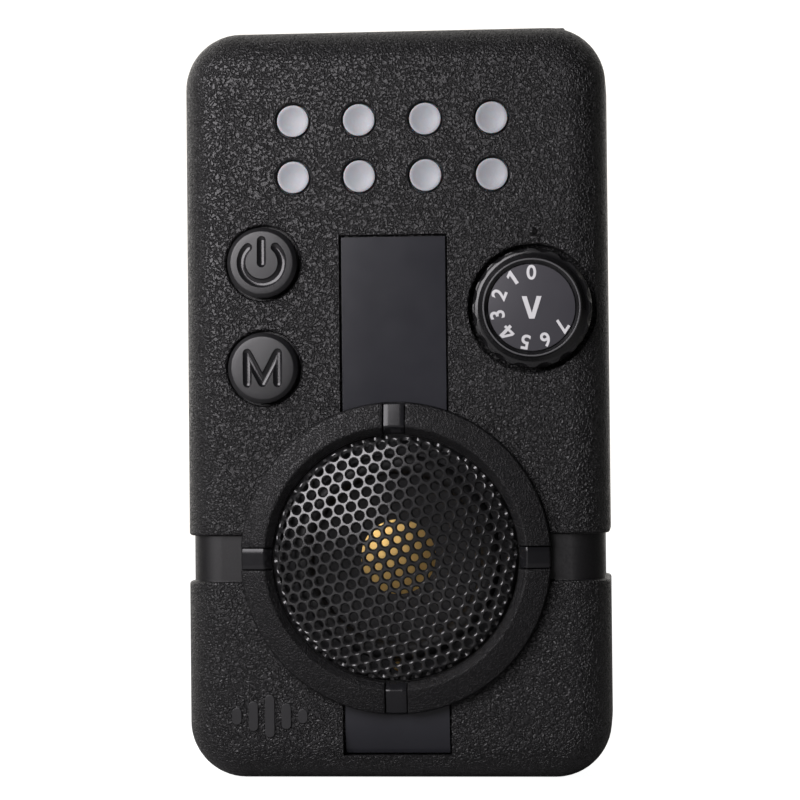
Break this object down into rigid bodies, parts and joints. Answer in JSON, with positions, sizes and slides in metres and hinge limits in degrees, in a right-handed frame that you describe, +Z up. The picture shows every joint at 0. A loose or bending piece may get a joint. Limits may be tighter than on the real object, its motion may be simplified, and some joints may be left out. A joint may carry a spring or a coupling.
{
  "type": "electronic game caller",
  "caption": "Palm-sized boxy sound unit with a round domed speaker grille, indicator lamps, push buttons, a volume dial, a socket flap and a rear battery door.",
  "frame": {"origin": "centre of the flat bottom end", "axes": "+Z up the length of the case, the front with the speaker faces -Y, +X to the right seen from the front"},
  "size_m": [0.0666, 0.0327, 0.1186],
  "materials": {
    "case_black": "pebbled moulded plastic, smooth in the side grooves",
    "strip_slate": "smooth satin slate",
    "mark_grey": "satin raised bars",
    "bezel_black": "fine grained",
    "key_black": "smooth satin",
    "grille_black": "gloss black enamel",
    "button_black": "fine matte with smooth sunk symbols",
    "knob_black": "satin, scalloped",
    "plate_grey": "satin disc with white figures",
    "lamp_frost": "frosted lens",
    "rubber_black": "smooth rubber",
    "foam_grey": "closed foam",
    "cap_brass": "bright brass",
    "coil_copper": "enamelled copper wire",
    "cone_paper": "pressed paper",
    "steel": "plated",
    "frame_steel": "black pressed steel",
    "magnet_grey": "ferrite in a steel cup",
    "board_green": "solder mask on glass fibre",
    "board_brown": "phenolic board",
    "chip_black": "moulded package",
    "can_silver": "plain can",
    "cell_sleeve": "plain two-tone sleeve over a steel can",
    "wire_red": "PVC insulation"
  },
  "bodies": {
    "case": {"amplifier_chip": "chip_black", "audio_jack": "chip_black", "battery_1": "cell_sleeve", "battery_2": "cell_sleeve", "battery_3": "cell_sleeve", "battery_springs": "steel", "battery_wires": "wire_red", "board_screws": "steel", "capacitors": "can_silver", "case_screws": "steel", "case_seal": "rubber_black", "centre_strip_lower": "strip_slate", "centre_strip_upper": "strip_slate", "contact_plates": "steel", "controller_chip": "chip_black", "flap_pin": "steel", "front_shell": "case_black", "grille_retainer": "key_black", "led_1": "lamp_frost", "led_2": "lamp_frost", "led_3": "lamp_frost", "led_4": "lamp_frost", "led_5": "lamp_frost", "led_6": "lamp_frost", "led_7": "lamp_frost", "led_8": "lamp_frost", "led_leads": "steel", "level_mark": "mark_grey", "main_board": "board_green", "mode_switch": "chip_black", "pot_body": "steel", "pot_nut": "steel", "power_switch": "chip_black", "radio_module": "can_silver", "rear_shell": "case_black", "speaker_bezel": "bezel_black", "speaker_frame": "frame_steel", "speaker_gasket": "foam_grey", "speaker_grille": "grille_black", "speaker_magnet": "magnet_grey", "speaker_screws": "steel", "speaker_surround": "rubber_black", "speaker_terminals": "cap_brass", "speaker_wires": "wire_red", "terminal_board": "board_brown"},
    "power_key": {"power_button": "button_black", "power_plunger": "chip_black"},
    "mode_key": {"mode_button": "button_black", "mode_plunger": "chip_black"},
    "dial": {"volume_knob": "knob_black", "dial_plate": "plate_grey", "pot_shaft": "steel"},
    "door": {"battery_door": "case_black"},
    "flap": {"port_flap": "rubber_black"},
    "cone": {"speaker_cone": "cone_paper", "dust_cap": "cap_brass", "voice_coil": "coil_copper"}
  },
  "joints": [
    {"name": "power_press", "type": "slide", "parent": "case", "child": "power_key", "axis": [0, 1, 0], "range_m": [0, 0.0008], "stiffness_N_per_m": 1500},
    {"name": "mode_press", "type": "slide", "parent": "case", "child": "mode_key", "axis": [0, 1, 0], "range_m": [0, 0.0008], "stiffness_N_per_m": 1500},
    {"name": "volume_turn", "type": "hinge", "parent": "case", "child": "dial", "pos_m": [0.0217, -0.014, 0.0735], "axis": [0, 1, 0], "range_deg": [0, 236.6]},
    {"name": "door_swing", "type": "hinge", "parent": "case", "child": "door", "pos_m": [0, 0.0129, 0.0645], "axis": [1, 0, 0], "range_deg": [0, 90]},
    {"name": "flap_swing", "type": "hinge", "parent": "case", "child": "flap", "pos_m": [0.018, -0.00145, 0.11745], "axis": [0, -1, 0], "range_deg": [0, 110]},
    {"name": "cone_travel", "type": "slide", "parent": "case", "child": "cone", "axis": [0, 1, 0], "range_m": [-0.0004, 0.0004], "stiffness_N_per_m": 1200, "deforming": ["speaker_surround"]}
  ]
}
---
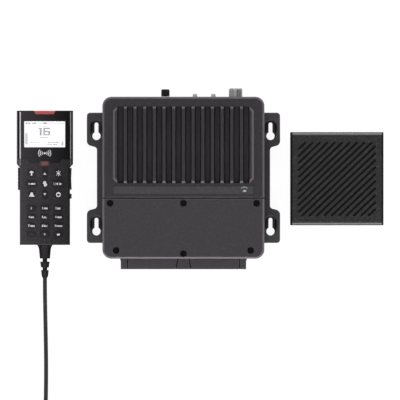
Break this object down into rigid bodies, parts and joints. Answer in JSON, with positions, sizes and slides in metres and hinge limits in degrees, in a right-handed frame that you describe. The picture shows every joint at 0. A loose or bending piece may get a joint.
---
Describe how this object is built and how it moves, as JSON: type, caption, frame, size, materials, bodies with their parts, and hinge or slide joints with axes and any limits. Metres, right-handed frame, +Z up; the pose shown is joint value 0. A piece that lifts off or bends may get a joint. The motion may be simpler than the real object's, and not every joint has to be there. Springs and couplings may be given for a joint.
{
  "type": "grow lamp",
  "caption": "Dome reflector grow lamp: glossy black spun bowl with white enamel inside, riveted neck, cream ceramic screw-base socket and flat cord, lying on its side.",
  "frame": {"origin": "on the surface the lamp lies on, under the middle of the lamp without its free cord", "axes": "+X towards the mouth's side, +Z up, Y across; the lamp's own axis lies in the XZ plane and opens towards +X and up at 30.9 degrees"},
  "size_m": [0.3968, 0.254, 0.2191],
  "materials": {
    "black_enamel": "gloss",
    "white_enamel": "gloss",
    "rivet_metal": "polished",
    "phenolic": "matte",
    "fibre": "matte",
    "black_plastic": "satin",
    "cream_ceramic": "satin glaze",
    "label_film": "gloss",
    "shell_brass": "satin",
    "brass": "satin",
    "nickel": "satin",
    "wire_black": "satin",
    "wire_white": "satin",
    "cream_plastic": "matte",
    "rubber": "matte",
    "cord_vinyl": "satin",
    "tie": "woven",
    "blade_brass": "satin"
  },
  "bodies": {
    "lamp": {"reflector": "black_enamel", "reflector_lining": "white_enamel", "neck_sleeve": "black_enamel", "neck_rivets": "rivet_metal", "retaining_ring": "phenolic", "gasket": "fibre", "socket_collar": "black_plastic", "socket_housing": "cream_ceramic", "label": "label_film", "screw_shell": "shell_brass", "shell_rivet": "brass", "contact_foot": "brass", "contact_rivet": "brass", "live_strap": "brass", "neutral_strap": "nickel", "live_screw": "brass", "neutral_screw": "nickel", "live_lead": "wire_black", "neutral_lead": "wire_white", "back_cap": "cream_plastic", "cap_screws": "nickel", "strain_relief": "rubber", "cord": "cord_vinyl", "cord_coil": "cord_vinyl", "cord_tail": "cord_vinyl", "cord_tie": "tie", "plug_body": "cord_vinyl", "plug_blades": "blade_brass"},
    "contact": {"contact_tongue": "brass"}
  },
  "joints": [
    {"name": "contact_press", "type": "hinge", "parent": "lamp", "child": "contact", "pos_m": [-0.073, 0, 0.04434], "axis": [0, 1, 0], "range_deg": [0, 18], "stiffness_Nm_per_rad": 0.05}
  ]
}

## Required work:
Give only the number of lines in the data that hold the string "positions".

## The output:
2